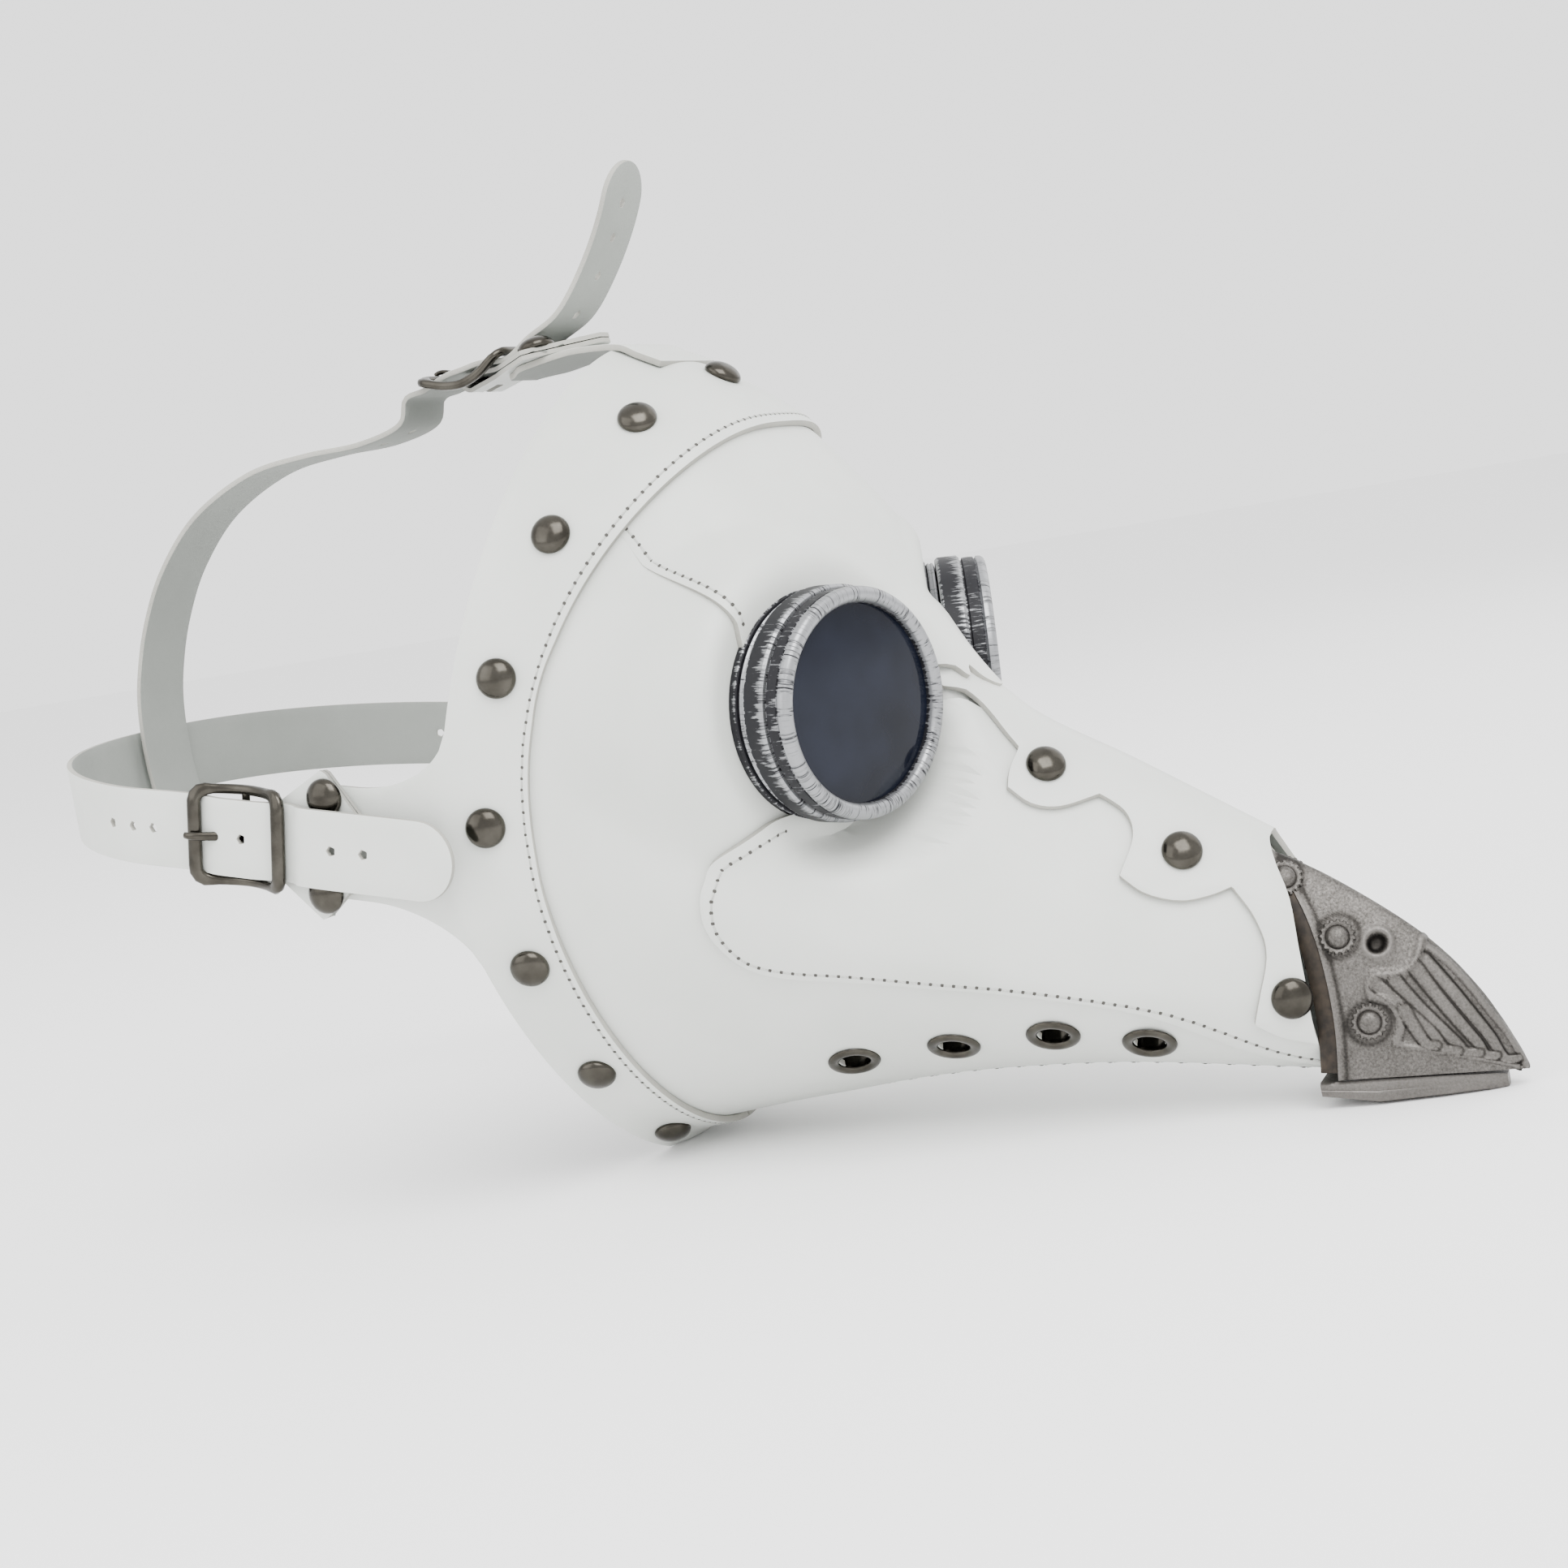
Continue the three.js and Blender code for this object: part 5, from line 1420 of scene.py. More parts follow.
@dataclass
class Straps:
    """The back strap, the top strap and the folded tabs that hold the buckles."""

    hole_places: Sequence = (-46.8, -37.6, -28.5, 1.5, 32, 41.5)
    top_holes: Sequence = (
        (-46.8, -7), (-37.6, -4), (-28.5, 0), (34, 9.1), (43.5, 16.8), (51, 25), (57, 33),
    )
    hole_radius: float = 1.4

    def _back(self) -> None:
        """The strap round the back of the head."""
        threaded = [*THREADED, (46, 5.6), (60, 6.0), (67.5, 6.2)]
        right = SIDE_SEAT.points([(x, 0, z) for x, z in threaded])[::-1]
        start = right[-1]
        turn = np.pi / 2 * np.arange(1, 8) / 7
        f = -start[1] + (-159 + start[1]) * np.sin(turn) ** 0.95
        half = np.column_stack((start[0] * np.abs(np.cos(turn)) ** 0.9, -f,
                                start[2] + (129 - start[2]) * np.sin(turn)))
        half[-1, 0] = 0
        outs = np.vstack((np.tile(at(1, 0, 0), (len(right), 1)),
                          np.column_stack((-np.cos(turn), np.sin(turn), 0 * turn))))
        points = np.vstack((right, half))
        mirror = np.array((-1, 1, 1))
        points = np.vstack((points, points[:-1][::-1] * mirror))
        outs = np.vstack((outs, outs[:-1][::-1] * mirror))
        ribbon = Ribbon(points, outs, STRAP_THICK / 2)
        outline = strip(ribbon.run[-1], lambda l: np.full(len(l), STRAP_WIDTH / 2), (True, True))
        holes = []
        for x in self.hole_places:
            place = ribbon.length_at(SIDE_SEAT.points([(x, 0, 5 if x > 0 else 2)])[0])
            for centre in (place, ribbon.run[-1] - place):
                holes.append(circle(self.hole_radius, 12, (centre, 0)))
        sheet = Sheet("back_strap_visual", outline, ribbon, (1, 1), holes, STRAP_THICK, 3.2, 1.6)
        fit(sheet.build(WHITE), "root", "back_strap")

    def _top(self) -> None:
        """The strap over the head, wide where it is folded on the back strap."""
        lower = [(-154, 117), (-155, 131), (-154, 146), (-151, 158), (-145, 172), (-135, 187),
                 (-119, 201), (-97, 210), (-76, 212), (-57, 212), (-42, 215)]
        threaded = [*THREADED, (34, 9.1), (45, 18.1), (55, 29.6), (63, 42.6)]
        points = np.vstack(([at(0, f, u) for f, u in lower],
                            TOP_SEAT.points([(x, 0, z) for x, z in threaded])))
        along = unit(np.gradient(points, axis=0))
        outs = np.cross((1, 0, 0), along)
        if outs[10, 2] < 0:
            outs = -outs
        ribbon = Ribbon(points, outs, STRAP_THICK / 2)
        outline = strip(ribbon.run[-1], self._top_half, (False, True))
        holes = [circle(self.hole_radius, 12, (ribbon.length_at(TOP_SEAT.points([(x, 0, z)])[0]), 0))
                 for x, z in self.top_holes]
        sheet = Sheet("top_strap_visual", outline, ribbon, (1, 1), holes, STRAP_THICK, 3.2, 1.6)
        fit(sheet.build(WHITE), "root", "top_strap")

    @staticmethod
    def _top_half(l: Array) -> Array:
        """The top strap's half width, wide at its folded foot."""
        return STRAP_WIDTH / 2 + 6.5 * (1 - smooth(26, 46, l))

    @staticmethod
    def tab(name: str, seat: Seat) -> bpy.types.Object:
        """A diamond tab folded in two round the buckle's centre bar."""
        inner, outer = 0.15, 1.2 + 0.15
        radius = 1.1 + 0.3 + 1.2
        turn = np.linspace(0.5, 1.5, 9) * np.pi
        fold = [(radius * math.cos(a), radius * math.sin(a)) for a in turn]
        upper = [(41, outer), (32, outer), (20, outer), (11, outer + 0.1), (5, 2.2), *fold]
        lower = [(5, -2.0), (11, -outer), (20, -outer), (32, -outer), (41, -outer)]
        path = np.array([*upper, *lower])
        points = seat.points([(x, 0, z) for x, z in path])
        normals = np.array([(0, 1.0)] * 5 + [(math.cos(a), math.sin(a)) for a in turn] + [(0, -1.0)] * 5)
        outs = seat.points([(x, 0, z) for x, z in normals]) - at(*seat.origin)
        ribbon = Ribbon(points, outs)
        l = ribbon.run
        x = (ribbon.path - at(*seat.origin)) @ seat.along
        half = np.interp(x, (0, 9, 25, 41), (8.5, 8.7, 20.4, 2.6))
        outline = joined(np.column_stack((l, half)), np.column_stack((l, -half))[::-1])
        middle = ribbon.length_at(seat.points([(-radius, 0, 0)])[0])
        slot = np.array([(middle + a, b) for a, b in ((-9, -1.9), (9, -1.9), (9, 1.9), (-9, 1.9))])
        sheet = Sheet(name, outline, ribbon, (1, 1), [slot], 1.2, 2.2, 1.1, ease=0.25)
        return sheet.build(WHITE)

    @staticmethod
    def top_ear() -> bpy.types.Object:
        """The ear at the crown, bent down onto the flange."""
        rim = FORM.place(np.array((0.05, 0.3, 0.6)), np.zeros(3))
        over = rim[0] + rim[1] * (FLANGE_LIFT + 0.35)
        first = TOP_SEAT.points([(12, 0, -1.5), (22, 0, -1.5), (32, 0, -1.7), (40, 0, -2.6)])
        ribbon = Ribbon(np.vstack((first, over)), np.vstack((np.tile(TOP_SEAT.out, (4, 1)), rim[1])))
        end = ribbon.run[-1]
        l = np.linspace(0, end, 60)
        half = 15 - 7.5 * (1 - smooth(0, 9, l)) + 2 * smooth(end - 22, end, l)
        outline = joined(np.column_stack((l, half)), np.column_stack((l, -half))[::-1])
        return Sheet("ear_top", outline, ribbon, (1, 1)).build(WHITE)

    def build(self) -> None:
        """Builds the straps, the tabs and the crown's ear."""
        self._back()
        self._top()
        fit(self.top_ear(), "root")
        right = self.tab("tab_right", SIDE_SEAT)
        left = mirrored(right, "tab_left")
        for obj in (right, left, self.tab("tab_top", TOP_SEAT)):
            fit(obj, "root", "buckle_" + obj.name)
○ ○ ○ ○
▸ Short exercise
Return exactly the lines that run from the top of the listing above to the line containing "hole_radius: float = 1.4", please, keeping both end lines and leaving out everything else.

▸ Solution below
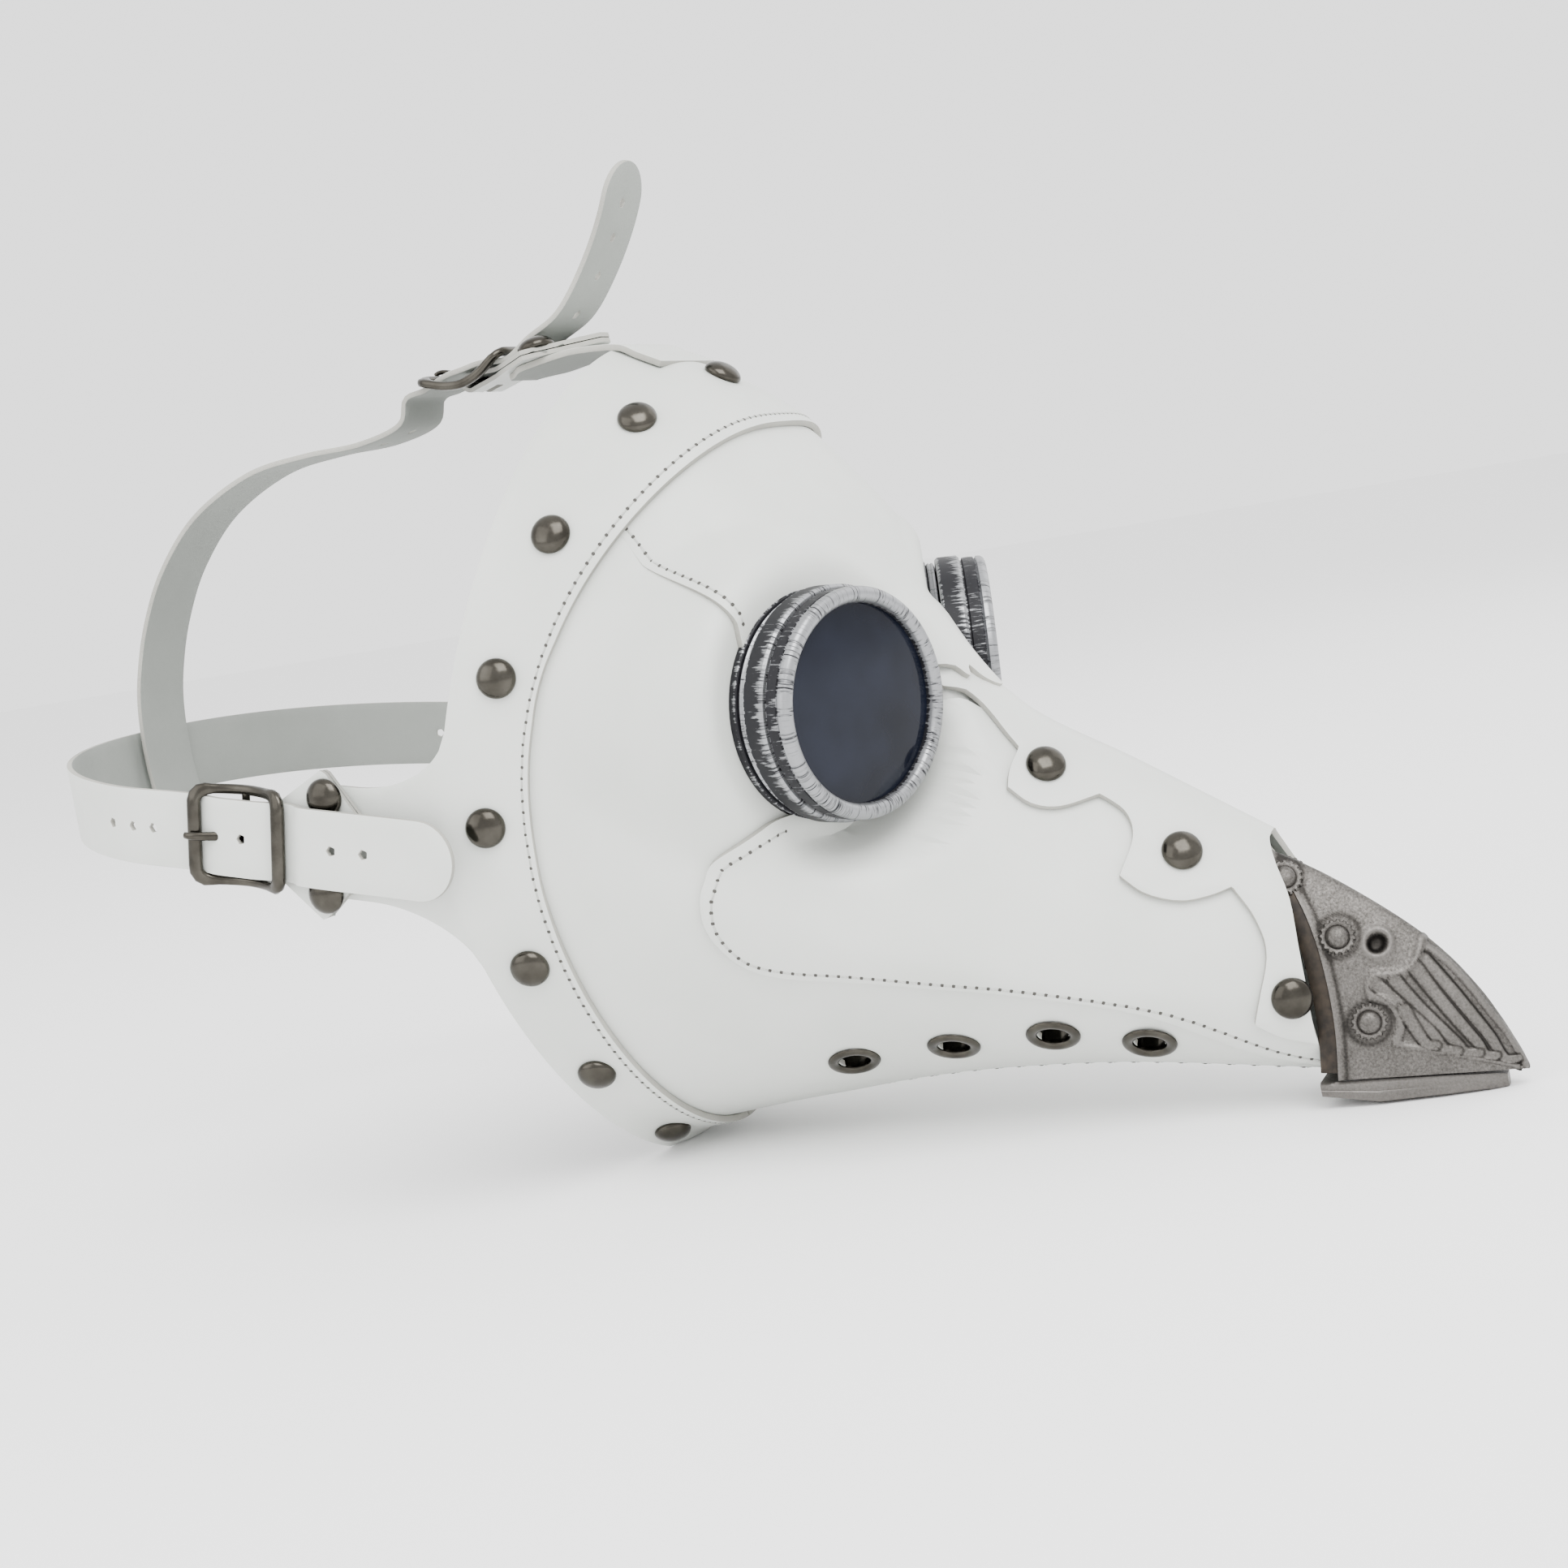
Continue the three.js and Blender code for this object: part 5, from line 1420 of scene.py. More parts follow.
@dataclass
class Straps:
    """The back strap, the top strap and the folded tabs that hold the buckles."""

    hole_places: Sequence = (-46.8, -37.6, -28.5, 1.5, 32, 41.5)
    top_holes: Sequence = (
        (-46.8, -7), (-37.6, -4), (-28.5, 0), (34, 9.1), (43.5, 16.8), (51, 25), (57, 33),
    )
    hole_radius: float = 1.4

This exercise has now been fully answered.